Kenaikan harga BBM pada awal September 2022, telah menyebabkan sektor rill dan ekonomi publik porak poranda akibat inflasi terutama inflasi akibat kenaikan makanan minuman dan kenaikan administered priced. Kenaikan BBM 30,74 persen menyebabkan daya beli publik turun sekitar 5 persen dan inflasi diperkirakan sampai akhir tahun 2022 di level 8,0-9,5 persen.

Belum selesai beban inflasi karena kenaikan harga BBM, kini publik diwarnai dengan naiknya suku bunga BI. Dampak kenaikan BI rate di level 4.25 persen akan menaikkan suku bunga kredit sampai di level 9-11 persen.

Kenaikan tersebut sangat memberatkan para pengusaha dan debitur retail perbankan seperti pemilik KPR, pemilik kredit konsumsi termasuk pemilik kendaraan bermotor dan kartu kredit karena mereka harus menanggung biaya cost of fund yang tinggi.

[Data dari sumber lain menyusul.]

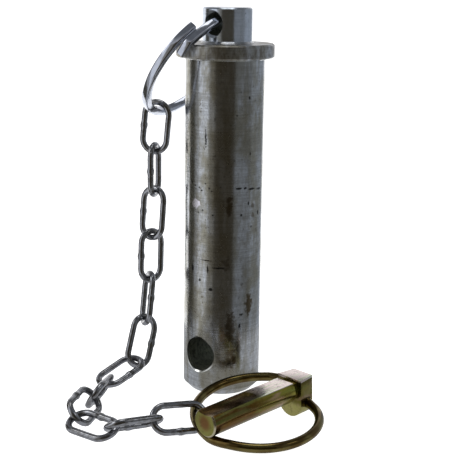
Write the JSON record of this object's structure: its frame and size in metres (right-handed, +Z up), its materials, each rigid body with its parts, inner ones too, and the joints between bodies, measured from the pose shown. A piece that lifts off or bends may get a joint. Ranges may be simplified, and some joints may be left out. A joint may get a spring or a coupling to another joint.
{
  "type": "lower link pin",
  "caption": "Lower link pin with a collar and two cross holes, a split ring in its head, and a welded chain that holds a linch pin with its sprung ring.",
  "frame": {"origin": "centre of the pin's foot, on the ground", "axes": "+Z up the pin from its foot to its head; Y along both cross holes, with the linch pin on the -Y side; the chain hangs on the -X side"},
  "size_m": [0.0905, 0.0939, 0.1383],
  "materials": {
    "pin_steel": "turned, zinc plated, worn",
    "ring_steel": "bright zinc plated",
    "chain_steel": "dark zinc plated",
    "linch_steel": "yellow passivated zinc"
  },
  "bodies": {
    "pin": {"pin_body": "pin_steel"},
    "split_ring": {"split_ring": "ring_steel"},
    "chain_link_01": {"chain_link_01": "chain_steel"},
    "chain_link_02": {"chain_link_02": "chain_steel"},
    "chain_link_03": {"chain_link_03": "chain_steel"},
    "chain_link_04": {"chain_link_04": "chain_steel"},
    "chain_link_05": {"chain_link_05": "chain_steel"},
    "chain_link_06": {"chain_link_06": "chain_steel"},
    "chain_link_07": {"chain_link_07": "chain_steel"},
    "chain_link_08": {"chain_link_08": "chain_steel"},
    "chain_link_09": {"chain_link_09": "chain_steel"},
    "chain_link_10": {"chain_link_10": "chain_steel"},
    "chain_link_11": {"chain_link_11": "chain_steel"},
    "chain_link_12": {"chain_link_12": "chain_steel"},
    "linch_ring": {"linch_ring": "linch_steel"},
    "linch_pin": {"linch_pin": "linch_steel"}
  },
  "joints": [
    {"name": "split_swing", "type": "hinge", "parent": "pin", "child": "split_ring", "pos_m": [-0.0002, 0, 0.1326], "axis": [-0.3214, 0.883, -0.342], "range_deg": [0, 40]},
    {"name": "link_01_swing", "type": "hinge", "parent": "split_ring", "child": "chain_link_01", "pos_m": [-0.02517, -0.00666, 0.10375], "axis": [-0.9205, -0.3751, 0.1095], "range_deg": [-4, 40]},
    {"name": "link_02_swing", "type": "hinge", "parent": "chain_link_01", "child": "chain_link_02", "pos_m": [-0.02717, -0.0064, 0.08783], "axis": [-0.3746, 0.9272, 0], "range_deg": [-6, 45]},
    {"name": "link_03_swing", "type": "hinge", "parent": "chain_link_02", "child": "chain_link_03", "pos_m": [-0.02717, -0.0064, 0.06933], "axis": [0.3746, -0.9272, 0], "range_deg": [-36, 8]},
    {"name": "link_04_swing", "type": "hinge", "parent": "chain_link_03", "child": "chain_link_04", "pos_m": [-0.02685, -0.00864, 0.05343], "axis": [-0.9985, -0.0531, -0.0127], "range_deg": [-12, 45]},
    {"name": "link_05_swing", "type": "hinge", "parent": "chain_link_04", "child": "chain_link_05", "pos_m": [-0.02659, -0.00979, 0.03984], "axis": [-0.8171, 0.4983, -0.2901], "range_deg": [-16, 36]},
    {"name": "link_06_swing", "type": "hinge", "parent": "chain_link_05", "child": "chain_link_06", "pos_m": [-0.02392, -0.01553, 0.02245], "axis": [0.8171, -0.4983, 0.2901], "range_deg": [-45, 40]},
    {"name": "link_07_swing", "type": "hinge", "parent": "chain_link_06", "child": "chain_link_07", "pos_m": [-0.0224, -0.02129, 0.0102], "axis": [-0.9964, 0.0516, 0.0674], "range_deg": [-45, 45]},
    {"name": "link_08_swing", "type": "hinge", "parent": "chain_link_07", "child": "chain_link_08", "pos_m": [-0.02365, -0.03912, 0.00541], "axis": [0.9964, -0.0516, -0.0674], "range_deg": [-12, 45]},
    {"name": "link_09_swing", "type": "hinge", "parent": "chain_link_08", "child": "chain_link_09", "pos_m": [-0.01523, -0.05321, 0.00647], "axis": [0.4182, 0.3137, 0.8525], "range_deg": [-36, 5]},
    {"name": "link_10_swing", "type": "hinge", "parent": "chain_link_09", "child": "chain_link_10", "pos_m": [-0.01092, -0.06746, 0.00461], "axis": [0, -0.9336, -0.3584], "range_deg": [-15, 45]},
    {"name": "link_11_swing", "type": "hinge", "parent": "chain_link_10", "child": "chain_link_11", "pos_m": [0.00605, -0.06815, 0.0064], "axis": [0.7784, -0.288, 0.5578], "range_deg": [-36, 4]},
    {"name": "link_12_swing", "type": "hinge", "parent": "chain_link_11", "child": "chain_link_12", "pos_m": [0.01326, -0.05116, 0.00511], "axis": [0.7784, -0.288, 0.5578], "range_deg": [-45, 30]},
    {"name": "linch_ring_swing", "type": "hinge", "parent": "chain_link_12", "child": "linch_ring", "pos_m": [0.01972, -0.04056, 0.0046], "axis": [-0.6896, 0.7041, 0.1694], "range_deg": [-45, 22]},
    {"name": "linch_pin_turn", "type": "hinge", "parent": "linch_ring", "child": "linch_pin", "pos_m": [0.03882, -0.00622, 0.00753], "axis": [0.8837, -0.2217, -0.4121], "range_deg": [-150, 0]}
  ]
}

Pertimbangan BI menaikan sebagai langkah front loaded, pre-emptive, dan forward looking untuk menurunkan ekspektasi inflasi dan memastikan inflasi inti kembali ke sasaran 3,0±1 persen pada paruh kedua 2023 dinilai berlebihan. "Indonesia belum benar-benar pulih dari kemunduran ekonomi. BI sepertinya menggunakan cara lama untuk menjaga nilai tukar rupiah tidak tertekan lebih dalam," kata Achmad.